▶ WORK TO COMPLETE
Only the number is wanted: how many lines in the data contain "this"?

▶ COLLECTED DATA
______
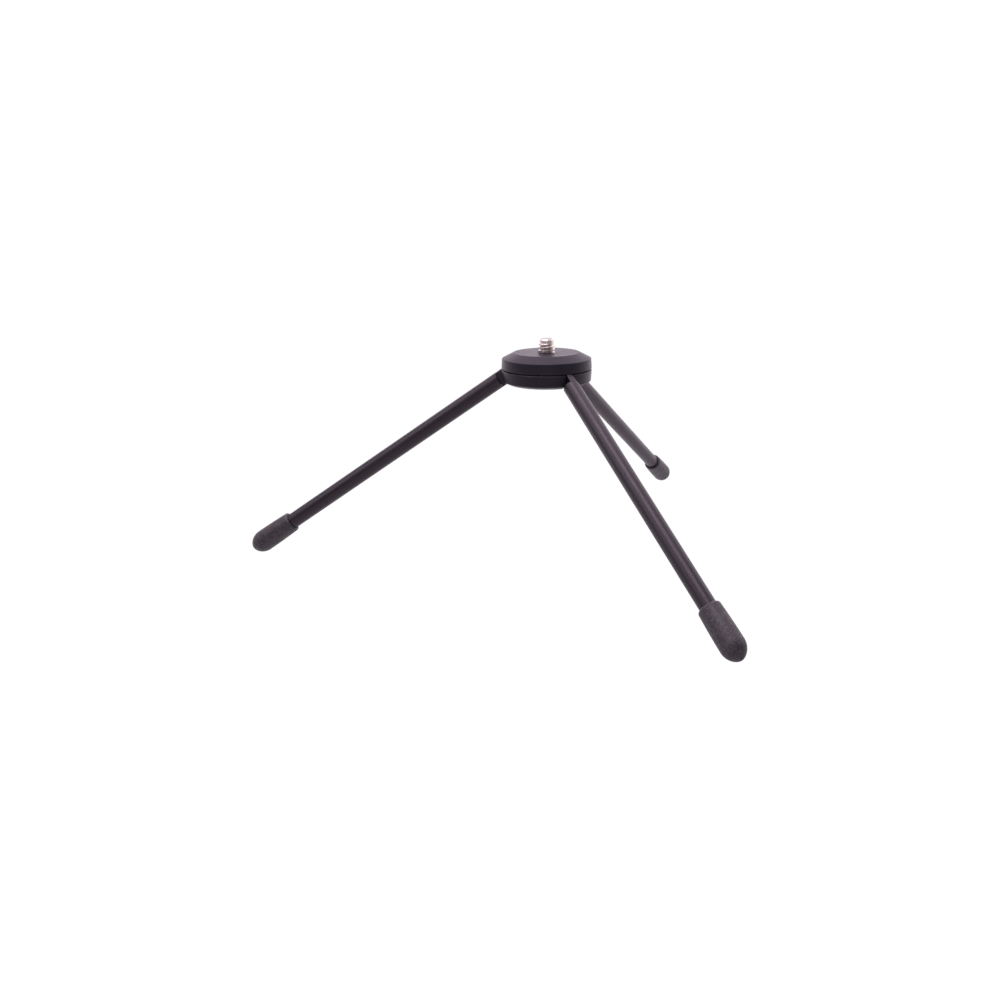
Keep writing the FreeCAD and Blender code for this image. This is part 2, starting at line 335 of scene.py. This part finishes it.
def bright_nickel(name, end_z):
    """Nickel plated steel with fine turning marks, hazy patches, and its end painted a darker grey as painted
    shade.
    """
    material, tree, shader = new_material(name)
    rings = object_coordinates(tree, RING_STRETCH)
    whole = object_coordinates(tree)
    turning = noise(tree, rings, STREAK_SCALE, detail=3.0, rough=0.6)
    haze = noise(tree, whole, PATCH_SCALE, detail=4.0)
    tone = mix_colours(tree, spread(tree, haze), *NICKEL_TONES)
    height = tree.nodes.new("ShaderNodeSeparateXYZ")
    tree.links.new(whole, height.inputs["Vector"])
    # Painted shade: the top of the screw is darkened in colour.
    end = remap(tree, height.outputs["Z"], end_z - NICKEL_END_FROM, end_z - NICKEL_END_TO, 0.0, 1.0)
    tone = mix_colours(tree, end, tone, NICKEL_END_PAINTED_SHADE)
    tree.links.new(tone, shader.inputs["Base Color"])
    shader.inputs["Metallic"].default_value = 1.0
    tree.links.new(spread(tree, turning, 0.27, 0.37), shader.inputs["Roughness"])
    bump(tree, shader, (turning, METAL_MARK_DEPTH))
    return material


def plain_steel(name, tones, rough, metallic):
    """Small hidden hardware: ground or blackened steel."""
    material, tree, shader = new_material(name)
    whole = object_coordinates(tree)
    haze = noise(tree, whole, HAZE_SCALE, detail=4.0)
    grain = noise(tree, whole, STEEL_GRAIN_SCALE, detail=3.0)
    tree.links.new(mix_colours(tree, spread(tree, haze), *tones), shader.inputs["Base Color"])
    tree.links.new(spread(tree, grain, rough - 0.06, rough + 0.08), shader.inputs["Roughness"])
    shader.inputs["Metallic"].default_value = metallic
    bump(tree, shader, (grain, METAL_MARK_DEPTH))
    return material


def pale_floor(name):
    """A pale floor that glows more at the back, so it throws less light on the object from the front."""
    material, tree, shader = new_material(name)
    whole = object_coordinates(tree)
    soft = noise(tree, whole, FLOOR_CLOUD_SCALE, detail=3.0)
    tree.links.new(mix_colours(tree, spread(tree, soft), *FLOOR_TONES), shader.inputs["Base Color"])
    shader.inputs["Roughness"].default_value = 0.8
    shader.inputs["Specular IOR Level"].default_value = 0.0
    shader.inputs["Emission Color"].default_value = FLOOR_GLOW
    away = dot_product(tree, whole, studio(0, 1, 0))
    glow = remap(tree, away, FLOOR_FRONT_Y, FLOOR_BACK_Y, FLOOR_FRONT, FLOOR_BACK)
    tree.links.new(glow, shader.inputs["Emission Strength"])
    return material


def dress(node, material):
    for entry in NODES[node].material_slots:
        entry.link = "OBJECT"
        entry.material = material


def dress_cad_nodes():
    hub_black = black_anodised("hub_black_finish", HUB_TONES, rough=0.40, level=0.24)
    for name in ("hub_cap", "hub_base"):
        dress(name, hub_black)
    joints = {joint["name"]: joint for joint in frame["joints"]}
    rubber = mottled_rubber("foot_rubber_finish")
    pin = plain_steel("pin_finish", PIN_TONES, rough=0.32, metallic=1.0)
    washer = plain_steel("washer_finish", WASHER_TONES, rough=0.55, metallic=0.0)
    screw = plain_steel("small_screw_finish", SMALL_SCREW_TONES, rough=0.38, metallic=0.6)
    for leg in LEGS:
        # The streaks run along the rod, from its pivot to its foot.
        pivot = Vector(joints[f"leg_fold_{leg}"]["pos_m"])
        low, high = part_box(f"rubber_foot_{leg}")
        along = ((low + high) / 2 - pivot).normalized()
        turn = along.to_track_quat("X", "Z").to_euler("XYZ")
        rod = black_anodised(
            f"leg_black_finish_{leg}",
            LEG_TONES,
            rough=0.39,
            level=0.60,
            rotation=turn,
            stretch=ROD_STRETCH,
        )
        dress(f"leg_rod_{leg}", rod)
        dress(f"rubber_foot_{leg}", rubber)
        dress(f"pivot_pin_{leg}", pin)
        dress(f"friction_washer_{leg}a", washer)
        dress(f"friction_washer_{leg}b", washer)
        dress(f"clamp_screw_{leg}", screw)


# ---------------------------------------------------------------- camera screw

# Heights are from the hub's face. The thread is held inside ENGAGED_R in the hub and let out at 45 degrees
# from THREAD_RISE under the face. From THREAD_FADE_Z it fades into the smooth lead over THREAD_FADE.
THREAD_PITCH = 1.27 * MM
THREAD_R = 3.175 * MM
THREAD_ROOT_R = 2.52 * MM
THREAD_TOP = 3.4 * MM
THREAD_START = -1.2 * MM
THREAD_END = THREAD_TOP + 0.2 * MM
THREAD_RISE = 0.41 * MM
THREAD_FADE_Z = THREAD_TOP - 0.45 * MM
THREAD_FADE = 0.55 * MM
CREST_FLAT = 0.09
ROOT_FLAT = 0.08
STEPS_PER_PITCH = 26
LEAD_R = 2.7 * MM
LEAD_BREAK = 0.72 * MM
LEAD_ROUND = 0.32 * MM
LEAD_STEPS = 5
ENGAGED_R = 2.76 * MM
HEAD_R = 6.1 * MM
HEAD_EDGE = 0.35 * MM
HEAD_BREAK = 0.12 * MM
HEX_ACROSS = 3.97 * MM
HEX_DEPTH = 2.3 * MM
HEX_BREAK = 0.15 * MM
ROUND_STEPS = 96
SHARP_ANGLE = math.radians(38)


def eased(value):
    value = min(1.0, max(0.0, value))
    return value * value * (3 - 2 * value)


def thread_radius(z, angle):
    """Radius of a right-hand 60 degree thread at a height and angle."""
    phase = (z / THREAD_PITCH - angle / (2 * math.pi)) % 1.0
    off_crest = min(phase, 1.0 - phase)
    rise = (off_crest - CREST_FLAT) / (0.5 - CREST_FLAT - ROOT_FLAT)
    height = 1.0 - min(1.0, max(0.0, rise))
    return THREAD_ROOT_R + (THREAD_R - THREAD_ROOT_R) * height


def screw_radius(z, angle):
    """The thread above the hub's face, fading into the engaged part below and the plain lead above."""
    cut = thread_radius(z, angle)
    cut += (LEAD_R - cut) * eased((z - THREAD_FADE_Z) / THREAD_FADE)
    return min(cut, ENGAGED_R + max(0.0, z + THREAD_RISE))


def plain(radius):
    """A round outline of one radius."""
    return lambda z, angle: radius


def hexagon(wider):
    """The socket's hexagonal outline, wider by so much all round."""
    def radius(z, angle):
        off_flat = angle % (math.pi / 3) - math.pi / 6
        return HEX_ACROSS / 2 / math.cos(off_flat) + wider
    return radius


def lead_profile(top):
    """Radius and height up the end of the screw: a 45 degree break with both its edges rounded."""
    reach = LEAD_ROUND * math.tan(math.pi / 8)
    outline = []
    for centre_r, centre_z, start in (
        (LEAD_R - LEAD_ROUND, top - LEAD_BREAK - reach, 0.0),
        (LEAD_R - LEAD_BREAK - reach, top - LEAD_ROUND, math.pi / 4),
    ):
        for step in range(LEAD_STEPS + 1):
            turn = start + math.pi / 4 * step / LEAD_STEPS
            outline.append((centre_r + LEAD_ROUND * math.cos(turn), centre_z + LEAD_ROUND * math.sin(turn)))
    return outline


def screw_rows():
    """Rows of (radius at a height and angle, height), from the socket's floor to the end of the lead."""
    low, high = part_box("mount_screw")
    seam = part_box("hub_base")[1].z
    rows = [
        (hexagon(0.0), low.z + HEX_DEPTH),
        (hexagon(0.0), low.z + HEX_BREAK),
        (hexagon(HEX_BREAK), low.z),
        (plain(HEAD_R - HEAD_BREAK), low.z),
        (plain(HEAD_R), low.z + HEAD_BREAK),
        (plain(HEAD_R), low.z + HEAD_EDGE),
        (plain(THREAD_R), low.z + HEAD_EDGE + HEAD_R - THREAD_R),
        (plain(THREAD_R), seam - 0.3 * MM),
        (plain(ENGAGED_R), seam),
        (plain(ENGAGED_R), THREAD_START - 0.1 * MM),
    ]
    steps = int((THREAD_END - THREAD_START) / (THREAD_PITCH / STEPS_PER_PITCH))
    for step in range(steps + 1):
        rows.append((screw_radius, THREAD_START + (THREAD_END - THREAD_START) * step / steps))
    for radius, z in lead_profile(high.z):
        rows.append((plain(radius), z))
    return rows, high.z


def camera_screw():
    """The whole screw as one closed mesh: hexagon socket, head, shank, real thread and smooth lead."""
    rows, end_z = screw_rows()
    mesh = bpy.data.meshes.new("camera_screw")
    bm = bmesh.new()
    rings = []
    for radius_at, z in rows:
        ring = []
        for index in range(ROUND_STEPS):
            angle = 2 * math.pi * index / ROUND_STEPS
            radius = radius_at(z, angle)
            ring.append(bm.verts.new((radius * math.cos(angle), radius * math.sin(angle), z)))
        rings.append(ring)
    for lower, upper in zip(rings, rings[1:]):
        for index in range(ROUND_STEPS):
            after = (index + 1) % ROUND_STEPS
            bm.faces.new((lower[index], lower[after], upper[after], upper[index]))
    bm.faces.new(list(reversed(rings[0])))
    bm.faces.new(rings[-1])
    bmesh.ops.recalc_face_normals(bm, faces=bm.faces)
    bm.to_mesh(mesh)
    bm.free()
    for polygon in mesh.polygons:
        polygon.use_smooth = True
    mesh.set_sharp_from_angle(angle=SHARP_ANGLE)
    piece = bpy.data.objects.new("camera_screw", mesh)
    bpy.context.scene.collection.objects.link(piece)
    mesh.materials.append(bright_nickel("nickel", end_z))
    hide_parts("mount_screw")
    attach(piece, "hub")


# ---------------------------------------------------------------- studio

# The floor lies this far under the open feet, clear of the legs when they fold straight down.
FLOOR_DROP = 0.055
FLOOR_HALF = 30.0

LIGHT_TINT = (1.0, 0.87, 0.985)
LIGHTS_AIM = (0, 0, -0.02)

# Name, place (right, away and up, in metres), width, height and power in watts.
SOFTBOXES = (
    ("overhead", (-0.05, 0.42, 0.90), 1.4, 0.6, 3.4),
    ("key", (-0.17, -0.16, 0.95), 0.74, 0.55, 4.8),
    ("behind", (0.05, 1.60, 0.50), 2.6, 1.6, 10.8),
    ("right", (1.10, 0.45, 0.60), 0.9, 0.8, 2.3),
    ("front_strip", (0.03, -0.90, 0.10), 0.05, 0.50, 0.15),
    ("left", (-0.95, -0.25, 0.75), 0.6, 0.6, 1.9),
)

# The surround's brightness where it is seen, and as a light from the front and from the back. The change runs
# along SURROUND_AXIS (right, away and up), between two cosines.
SURROUND_SEEN = 1.02
SURROUND_FRONT = 0.29
SURROUND_BACK = 0.75
SURROUND_AXIS = (0, 1, 0.25)
SURROUND_AXIS_FRONT = -0.5
SURROUND_AXIS_BACK = 0.95


def make_floor():
    """The pale floor. The camera sees the plain surround through it, so it hides nothing from below."""
    mesh = bpy.data.meshes.new("floor")
    bm = bmesh.new()
    level = CAD_LOW.z - FLOOR_DROP
    corners = []
    for x, y in ((-1, -1), (1, -1), (1, 1), (-1, 1)):
        corners.append(bm.verts.new((x * FLOOR_HALF, y * FLOOR_HALF, level)))
    bm.faces.new(corners)
    bm.to_mesh(mesh)
    bm.free()
    floor = bpy.data.objects.new("floor", mesh)
    bpy.context.scene.collection.objects.link(floor)
    mesh.materials.append(pale_floor("floor_finish"))
    floor.visible_camera = False


def make_lights():
    aim = studio(*LIGHTS_AIM)
    for name, place, width, height, power in SOFTBOXES:
        data = bpy.data.lights.new(name, "AREA")
        data.shape = "RECTANGLE"
        data.size = width
        data.size_y = height
        data.energy = power
        data.color = LIGHT_TINT
        lamp = bpy.data.objects.new(name, data)
        bpy.context.scene.collection.objects.link(lamp)
        lamp.location = studio(*place)
        lamp.rotation_mode = "QUATERNION"
        lamp.rotation_quaternion = (aim - studio(*place)).to_track_quat("-Z", "Y")
        lamp.visible_camera = False


def make_world():
    """A plain pale surround: even where it is seen, and dimmer towards the front as a light."""
    world = bpy.data.worlds.new("surround")
    bpy.context.scene.world = world
    world.use_nodes = True
    tree = world.node_tree
    tree.nodes.clear()
    output = tree.nodes.new("ShaderNodeOutputWorld")
    seen = tree.nodes.new("ShaderNodeBackground")
    seen.inputs["Color"].default_value = (1.0, 1.0, 1.0, 1.0)
    seen.inputs["Strength"].default_value = SURROUND_SEEN
    lit = tree.nodes.new("ShaderNodeBackground")
    lit.inputs["Color"].default_value = (*LIGHT_TINT, 1.0)
    direction = tree.nodes.new("ShaderNodeTexCoord")
    away = dot_product(tree, direction.outputs["Generated"], studio(*SURROUND_AXIS).normalized())
    strength = remap(tree, away, SURROUND_AXIS_FRONT, SURROUND_AXIS_BACK, SURROUND_FRONT, SURROUND_BACK)
    tree.links.new(strength, lit.inputs["Strength"])
    path = tree.nodes.new("ShaderNodeLightPath")
    choose = tree.nodes.new("ShaderNodeMixShader")
    tree.links.new(path.outputs["Is Camera Ray"], choose.inputs["Fac"])
    tree.links.new(lit.outputs["Background"], choose.inputs[1])
    tree.links.new(seen.outputs["Background"], choose.inputs[2])
    tree.links.new(choose.outputs["Shader"], output.inputs["Surface"])


scene = bpy.context.scene
scene.view_settings.view_transform = "Standard"
scene.view_settings.look = "None"
make_camera()
dress_cad_nodes()
camera_screw()
make_floor()
make_lights()
make_world()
______
▶ RESULT BELOW
2